-- WHAT THE TASK REQUIRES --
Locate every line in the records below that contains the word "empty", and copy each one.

-- PROVIDED DATA --

····················

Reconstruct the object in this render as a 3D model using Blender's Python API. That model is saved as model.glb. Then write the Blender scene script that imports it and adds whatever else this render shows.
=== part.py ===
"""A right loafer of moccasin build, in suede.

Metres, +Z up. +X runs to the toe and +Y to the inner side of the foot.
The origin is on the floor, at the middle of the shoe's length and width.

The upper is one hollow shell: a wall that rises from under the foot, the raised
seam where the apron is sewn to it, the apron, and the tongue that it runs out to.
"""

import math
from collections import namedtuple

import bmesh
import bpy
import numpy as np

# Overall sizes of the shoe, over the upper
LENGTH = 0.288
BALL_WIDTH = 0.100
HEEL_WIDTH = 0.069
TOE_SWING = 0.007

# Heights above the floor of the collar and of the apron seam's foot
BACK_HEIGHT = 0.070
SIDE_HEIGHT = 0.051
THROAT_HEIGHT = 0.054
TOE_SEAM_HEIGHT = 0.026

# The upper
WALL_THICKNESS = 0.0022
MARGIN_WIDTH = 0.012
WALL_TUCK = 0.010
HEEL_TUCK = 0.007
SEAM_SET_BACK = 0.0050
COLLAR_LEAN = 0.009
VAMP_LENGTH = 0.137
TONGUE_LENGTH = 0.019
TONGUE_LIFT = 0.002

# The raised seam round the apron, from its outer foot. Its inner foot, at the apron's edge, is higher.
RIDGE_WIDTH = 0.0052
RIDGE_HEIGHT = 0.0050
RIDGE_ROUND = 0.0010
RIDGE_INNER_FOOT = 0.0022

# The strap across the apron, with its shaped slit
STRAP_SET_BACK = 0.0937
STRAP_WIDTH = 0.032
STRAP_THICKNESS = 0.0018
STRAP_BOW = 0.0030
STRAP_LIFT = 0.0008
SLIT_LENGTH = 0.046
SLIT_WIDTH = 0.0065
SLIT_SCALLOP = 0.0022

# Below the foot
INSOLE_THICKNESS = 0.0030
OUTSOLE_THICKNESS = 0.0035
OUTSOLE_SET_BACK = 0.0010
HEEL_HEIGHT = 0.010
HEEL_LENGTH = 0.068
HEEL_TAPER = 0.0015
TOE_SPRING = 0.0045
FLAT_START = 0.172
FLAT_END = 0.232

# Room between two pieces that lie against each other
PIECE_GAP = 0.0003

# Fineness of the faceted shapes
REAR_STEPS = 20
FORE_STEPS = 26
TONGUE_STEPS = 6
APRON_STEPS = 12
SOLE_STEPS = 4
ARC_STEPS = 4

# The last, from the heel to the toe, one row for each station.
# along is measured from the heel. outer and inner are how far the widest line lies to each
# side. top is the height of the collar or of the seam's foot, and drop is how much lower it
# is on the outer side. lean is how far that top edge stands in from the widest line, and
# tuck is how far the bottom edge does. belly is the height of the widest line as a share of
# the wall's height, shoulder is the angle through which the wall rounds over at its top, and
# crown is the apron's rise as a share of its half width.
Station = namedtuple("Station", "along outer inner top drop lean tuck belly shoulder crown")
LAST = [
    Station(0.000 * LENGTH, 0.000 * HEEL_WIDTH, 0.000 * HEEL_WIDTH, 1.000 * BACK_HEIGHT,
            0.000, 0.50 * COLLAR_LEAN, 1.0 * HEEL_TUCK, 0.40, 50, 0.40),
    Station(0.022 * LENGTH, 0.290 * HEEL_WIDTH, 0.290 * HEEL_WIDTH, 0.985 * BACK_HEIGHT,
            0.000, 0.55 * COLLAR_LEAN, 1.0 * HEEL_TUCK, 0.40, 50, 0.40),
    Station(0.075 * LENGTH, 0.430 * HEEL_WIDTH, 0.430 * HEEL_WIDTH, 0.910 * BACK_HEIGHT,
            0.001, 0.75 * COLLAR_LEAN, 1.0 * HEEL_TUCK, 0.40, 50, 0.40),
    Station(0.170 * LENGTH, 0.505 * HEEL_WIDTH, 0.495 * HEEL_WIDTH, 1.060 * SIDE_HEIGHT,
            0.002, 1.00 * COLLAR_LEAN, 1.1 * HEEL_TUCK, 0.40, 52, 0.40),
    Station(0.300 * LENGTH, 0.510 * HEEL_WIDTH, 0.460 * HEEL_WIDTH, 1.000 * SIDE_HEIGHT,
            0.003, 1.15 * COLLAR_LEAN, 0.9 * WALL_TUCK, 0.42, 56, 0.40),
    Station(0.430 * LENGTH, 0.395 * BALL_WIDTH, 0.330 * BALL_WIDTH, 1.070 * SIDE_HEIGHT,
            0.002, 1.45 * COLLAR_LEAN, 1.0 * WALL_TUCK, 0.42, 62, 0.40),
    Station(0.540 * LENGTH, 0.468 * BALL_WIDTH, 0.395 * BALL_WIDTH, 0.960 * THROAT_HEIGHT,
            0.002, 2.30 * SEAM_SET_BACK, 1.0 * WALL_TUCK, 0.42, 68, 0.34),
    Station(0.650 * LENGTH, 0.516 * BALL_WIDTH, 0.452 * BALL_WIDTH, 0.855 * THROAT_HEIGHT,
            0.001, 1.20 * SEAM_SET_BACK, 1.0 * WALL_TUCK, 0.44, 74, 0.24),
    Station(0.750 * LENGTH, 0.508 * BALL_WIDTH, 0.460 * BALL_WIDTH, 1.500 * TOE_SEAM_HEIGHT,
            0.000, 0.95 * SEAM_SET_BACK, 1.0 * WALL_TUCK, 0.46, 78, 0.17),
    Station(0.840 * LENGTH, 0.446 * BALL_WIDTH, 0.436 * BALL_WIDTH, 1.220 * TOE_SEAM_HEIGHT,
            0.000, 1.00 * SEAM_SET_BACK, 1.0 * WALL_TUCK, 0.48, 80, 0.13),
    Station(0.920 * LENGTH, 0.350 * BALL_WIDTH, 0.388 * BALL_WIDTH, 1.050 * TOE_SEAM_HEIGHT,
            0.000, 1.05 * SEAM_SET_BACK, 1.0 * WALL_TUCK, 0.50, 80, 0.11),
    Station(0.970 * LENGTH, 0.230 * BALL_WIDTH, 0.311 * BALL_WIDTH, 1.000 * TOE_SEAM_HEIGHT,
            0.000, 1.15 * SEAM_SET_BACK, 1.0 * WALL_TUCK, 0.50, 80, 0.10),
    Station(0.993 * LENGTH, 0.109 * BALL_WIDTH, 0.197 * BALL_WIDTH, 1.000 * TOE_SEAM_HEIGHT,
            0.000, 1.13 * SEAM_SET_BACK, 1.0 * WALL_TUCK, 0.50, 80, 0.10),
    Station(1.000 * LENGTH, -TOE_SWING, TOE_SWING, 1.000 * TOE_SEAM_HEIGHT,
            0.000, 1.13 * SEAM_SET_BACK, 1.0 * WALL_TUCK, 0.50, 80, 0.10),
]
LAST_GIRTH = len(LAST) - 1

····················

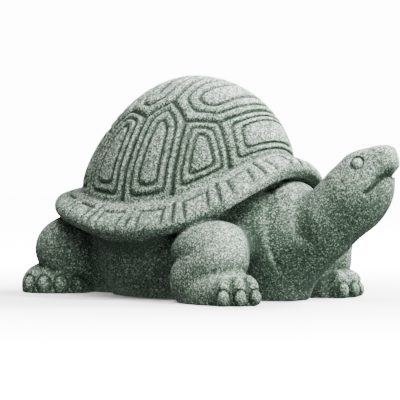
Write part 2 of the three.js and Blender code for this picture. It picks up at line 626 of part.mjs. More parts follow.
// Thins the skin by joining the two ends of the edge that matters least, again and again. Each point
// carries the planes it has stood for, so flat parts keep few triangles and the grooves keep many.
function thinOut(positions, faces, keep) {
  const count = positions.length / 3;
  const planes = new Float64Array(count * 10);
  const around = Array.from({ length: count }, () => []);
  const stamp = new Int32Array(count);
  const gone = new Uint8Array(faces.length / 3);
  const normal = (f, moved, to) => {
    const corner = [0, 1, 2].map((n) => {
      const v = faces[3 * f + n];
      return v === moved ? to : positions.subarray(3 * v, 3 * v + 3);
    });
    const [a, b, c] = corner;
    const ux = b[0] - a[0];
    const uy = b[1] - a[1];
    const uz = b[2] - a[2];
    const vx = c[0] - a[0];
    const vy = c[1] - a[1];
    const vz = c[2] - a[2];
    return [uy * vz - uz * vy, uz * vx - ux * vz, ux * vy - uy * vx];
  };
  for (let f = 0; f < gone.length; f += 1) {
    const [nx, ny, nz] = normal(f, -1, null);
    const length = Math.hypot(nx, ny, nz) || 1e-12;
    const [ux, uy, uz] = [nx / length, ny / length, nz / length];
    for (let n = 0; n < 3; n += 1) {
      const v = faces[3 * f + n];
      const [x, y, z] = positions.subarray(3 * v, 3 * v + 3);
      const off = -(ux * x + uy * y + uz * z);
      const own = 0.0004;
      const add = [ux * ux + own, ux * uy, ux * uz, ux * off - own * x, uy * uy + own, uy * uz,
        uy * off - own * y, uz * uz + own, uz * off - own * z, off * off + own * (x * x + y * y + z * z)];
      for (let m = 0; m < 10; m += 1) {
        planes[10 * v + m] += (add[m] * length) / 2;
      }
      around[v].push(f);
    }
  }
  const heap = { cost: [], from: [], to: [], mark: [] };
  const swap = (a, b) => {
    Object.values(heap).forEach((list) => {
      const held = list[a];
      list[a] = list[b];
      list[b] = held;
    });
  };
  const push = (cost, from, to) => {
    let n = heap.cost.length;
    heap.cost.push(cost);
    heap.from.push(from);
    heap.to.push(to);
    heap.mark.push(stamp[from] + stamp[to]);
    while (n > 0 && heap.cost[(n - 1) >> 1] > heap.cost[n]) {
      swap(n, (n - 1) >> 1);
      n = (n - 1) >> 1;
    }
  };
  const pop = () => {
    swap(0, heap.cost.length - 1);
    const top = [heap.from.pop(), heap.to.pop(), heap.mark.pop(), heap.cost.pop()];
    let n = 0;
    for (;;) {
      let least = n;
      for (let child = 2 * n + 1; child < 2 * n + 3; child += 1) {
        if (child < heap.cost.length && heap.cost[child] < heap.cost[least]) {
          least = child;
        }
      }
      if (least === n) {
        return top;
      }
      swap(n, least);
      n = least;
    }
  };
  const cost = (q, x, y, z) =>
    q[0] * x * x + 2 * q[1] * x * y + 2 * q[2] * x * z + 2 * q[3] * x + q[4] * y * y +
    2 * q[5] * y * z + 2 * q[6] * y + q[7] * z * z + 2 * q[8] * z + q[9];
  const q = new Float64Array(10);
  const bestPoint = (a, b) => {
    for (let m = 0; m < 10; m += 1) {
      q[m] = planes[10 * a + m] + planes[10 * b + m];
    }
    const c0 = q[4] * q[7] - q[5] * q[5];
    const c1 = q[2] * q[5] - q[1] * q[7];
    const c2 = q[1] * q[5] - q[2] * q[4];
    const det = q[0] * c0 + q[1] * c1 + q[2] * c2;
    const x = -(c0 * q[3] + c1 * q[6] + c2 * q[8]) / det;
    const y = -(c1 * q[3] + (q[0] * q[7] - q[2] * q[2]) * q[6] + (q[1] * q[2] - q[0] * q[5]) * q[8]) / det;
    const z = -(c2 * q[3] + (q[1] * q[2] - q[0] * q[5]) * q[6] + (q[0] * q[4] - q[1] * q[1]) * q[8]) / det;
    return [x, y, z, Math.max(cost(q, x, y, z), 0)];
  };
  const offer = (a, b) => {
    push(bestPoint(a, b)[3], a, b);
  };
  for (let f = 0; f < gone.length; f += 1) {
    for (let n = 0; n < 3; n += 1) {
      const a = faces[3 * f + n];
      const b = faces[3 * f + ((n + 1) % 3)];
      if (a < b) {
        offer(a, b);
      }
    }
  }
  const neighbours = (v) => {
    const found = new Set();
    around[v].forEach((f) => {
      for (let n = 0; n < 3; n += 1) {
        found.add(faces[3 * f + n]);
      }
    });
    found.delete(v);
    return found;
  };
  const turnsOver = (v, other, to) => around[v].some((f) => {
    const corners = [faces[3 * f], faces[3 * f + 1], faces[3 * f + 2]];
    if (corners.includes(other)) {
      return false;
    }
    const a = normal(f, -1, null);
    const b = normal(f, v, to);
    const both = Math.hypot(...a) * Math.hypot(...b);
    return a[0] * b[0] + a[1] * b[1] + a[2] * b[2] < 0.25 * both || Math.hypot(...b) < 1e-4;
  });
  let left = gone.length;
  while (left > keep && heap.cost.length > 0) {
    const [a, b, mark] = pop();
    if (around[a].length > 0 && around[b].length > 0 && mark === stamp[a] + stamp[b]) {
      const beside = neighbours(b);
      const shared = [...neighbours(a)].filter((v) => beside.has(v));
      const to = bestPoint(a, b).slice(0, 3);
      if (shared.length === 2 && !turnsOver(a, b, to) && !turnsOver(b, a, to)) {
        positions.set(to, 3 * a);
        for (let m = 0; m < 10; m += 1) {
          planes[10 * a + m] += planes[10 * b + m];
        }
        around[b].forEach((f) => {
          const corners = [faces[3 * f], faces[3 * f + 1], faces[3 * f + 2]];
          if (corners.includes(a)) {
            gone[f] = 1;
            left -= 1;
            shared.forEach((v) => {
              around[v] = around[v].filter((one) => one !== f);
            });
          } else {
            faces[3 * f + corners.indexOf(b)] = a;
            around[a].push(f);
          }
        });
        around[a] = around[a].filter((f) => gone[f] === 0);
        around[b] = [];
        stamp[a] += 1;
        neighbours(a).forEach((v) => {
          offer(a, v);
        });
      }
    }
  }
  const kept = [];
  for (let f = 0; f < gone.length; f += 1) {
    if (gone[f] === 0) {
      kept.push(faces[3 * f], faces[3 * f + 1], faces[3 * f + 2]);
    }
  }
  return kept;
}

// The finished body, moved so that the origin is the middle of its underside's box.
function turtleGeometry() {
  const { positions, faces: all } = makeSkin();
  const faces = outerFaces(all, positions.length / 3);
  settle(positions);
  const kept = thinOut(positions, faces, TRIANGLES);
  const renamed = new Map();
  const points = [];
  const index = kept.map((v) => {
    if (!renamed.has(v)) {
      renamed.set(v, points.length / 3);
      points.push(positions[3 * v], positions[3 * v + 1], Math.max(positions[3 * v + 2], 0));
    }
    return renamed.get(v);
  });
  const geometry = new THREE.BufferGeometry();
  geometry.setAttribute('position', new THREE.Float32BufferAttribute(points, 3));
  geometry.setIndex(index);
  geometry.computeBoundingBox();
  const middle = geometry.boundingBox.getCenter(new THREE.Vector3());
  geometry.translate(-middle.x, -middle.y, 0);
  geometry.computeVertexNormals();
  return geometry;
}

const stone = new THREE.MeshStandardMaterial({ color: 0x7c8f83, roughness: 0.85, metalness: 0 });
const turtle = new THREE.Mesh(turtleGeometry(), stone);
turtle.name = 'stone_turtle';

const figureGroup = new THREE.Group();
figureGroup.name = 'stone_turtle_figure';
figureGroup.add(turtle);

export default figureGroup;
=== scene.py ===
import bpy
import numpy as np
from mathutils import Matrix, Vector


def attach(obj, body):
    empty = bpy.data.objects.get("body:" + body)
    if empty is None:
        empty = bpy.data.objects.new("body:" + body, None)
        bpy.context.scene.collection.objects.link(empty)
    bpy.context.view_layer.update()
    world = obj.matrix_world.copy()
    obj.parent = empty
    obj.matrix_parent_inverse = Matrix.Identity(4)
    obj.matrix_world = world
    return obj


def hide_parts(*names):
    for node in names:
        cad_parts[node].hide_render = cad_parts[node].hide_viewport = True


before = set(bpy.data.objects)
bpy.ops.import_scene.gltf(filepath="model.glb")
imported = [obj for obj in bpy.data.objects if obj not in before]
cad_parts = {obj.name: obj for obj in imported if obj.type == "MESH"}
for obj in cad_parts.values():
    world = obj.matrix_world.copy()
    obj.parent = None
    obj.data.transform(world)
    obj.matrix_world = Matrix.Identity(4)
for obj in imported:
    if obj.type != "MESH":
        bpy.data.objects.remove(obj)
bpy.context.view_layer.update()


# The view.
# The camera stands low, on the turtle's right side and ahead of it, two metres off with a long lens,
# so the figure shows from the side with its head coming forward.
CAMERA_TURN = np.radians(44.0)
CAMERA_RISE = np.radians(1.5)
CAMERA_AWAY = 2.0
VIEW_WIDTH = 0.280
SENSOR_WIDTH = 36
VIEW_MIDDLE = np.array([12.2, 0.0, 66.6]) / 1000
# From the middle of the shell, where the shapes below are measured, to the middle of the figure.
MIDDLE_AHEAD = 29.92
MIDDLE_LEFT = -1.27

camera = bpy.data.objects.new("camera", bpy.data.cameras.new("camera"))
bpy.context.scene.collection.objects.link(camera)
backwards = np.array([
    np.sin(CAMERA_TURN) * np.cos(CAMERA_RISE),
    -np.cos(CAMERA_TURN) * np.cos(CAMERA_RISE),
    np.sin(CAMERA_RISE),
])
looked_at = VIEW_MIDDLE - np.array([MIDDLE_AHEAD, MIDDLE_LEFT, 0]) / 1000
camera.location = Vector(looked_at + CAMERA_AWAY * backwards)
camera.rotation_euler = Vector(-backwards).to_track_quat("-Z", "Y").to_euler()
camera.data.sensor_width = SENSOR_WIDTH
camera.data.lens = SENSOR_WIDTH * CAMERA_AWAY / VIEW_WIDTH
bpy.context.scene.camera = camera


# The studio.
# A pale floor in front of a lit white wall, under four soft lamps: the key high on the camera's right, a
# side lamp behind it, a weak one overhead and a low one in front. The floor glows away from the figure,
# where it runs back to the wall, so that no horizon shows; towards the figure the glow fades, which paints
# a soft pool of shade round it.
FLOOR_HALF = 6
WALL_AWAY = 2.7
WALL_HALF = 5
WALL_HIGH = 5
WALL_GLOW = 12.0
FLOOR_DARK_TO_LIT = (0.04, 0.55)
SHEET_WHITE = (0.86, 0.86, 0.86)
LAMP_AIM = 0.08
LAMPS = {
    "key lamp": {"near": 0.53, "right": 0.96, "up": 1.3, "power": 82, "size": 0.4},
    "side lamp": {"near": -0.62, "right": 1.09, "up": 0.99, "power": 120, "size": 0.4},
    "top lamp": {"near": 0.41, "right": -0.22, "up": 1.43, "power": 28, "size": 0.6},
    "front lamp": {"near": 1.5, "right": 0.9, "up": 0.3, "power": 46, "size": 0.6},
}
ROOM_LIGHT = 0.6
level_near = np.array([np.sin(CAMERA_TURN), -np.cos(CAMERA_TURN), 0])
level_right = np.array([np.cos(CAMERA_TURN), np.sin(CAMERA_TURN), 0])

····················

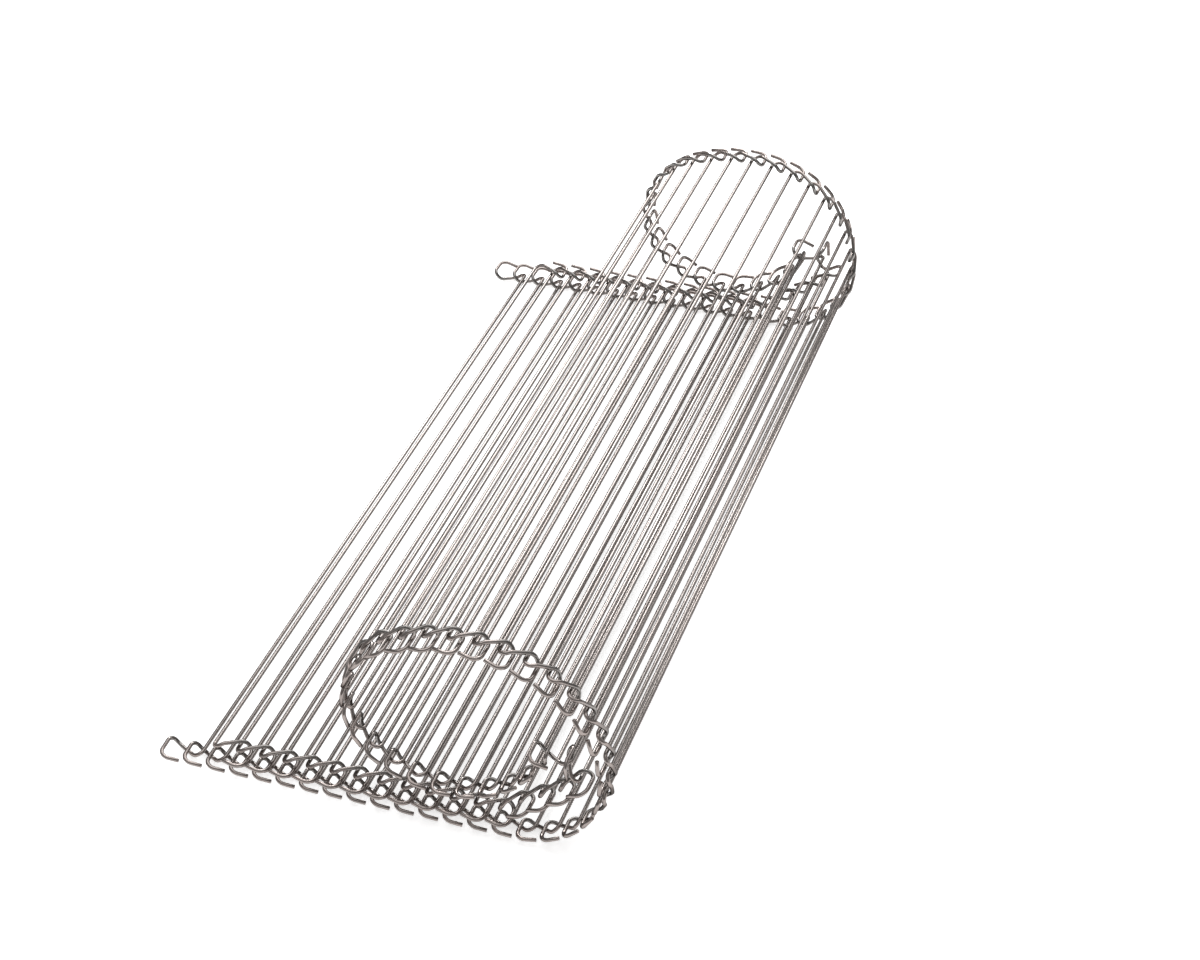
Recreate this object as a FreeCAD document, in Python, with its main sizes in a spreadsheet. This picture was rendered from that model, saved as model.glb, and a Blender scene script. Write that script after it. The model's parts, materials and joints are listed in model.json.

····················

-- WRITTEN RESPONSE --
    empty = bpy.data.objects.get("body:" + body)
    if empty is None:
        empty = bpy.data.objects.new("body:" + body, None)
        bpy.context.scene.collection.objects.link(empty)
    obj.parent = empty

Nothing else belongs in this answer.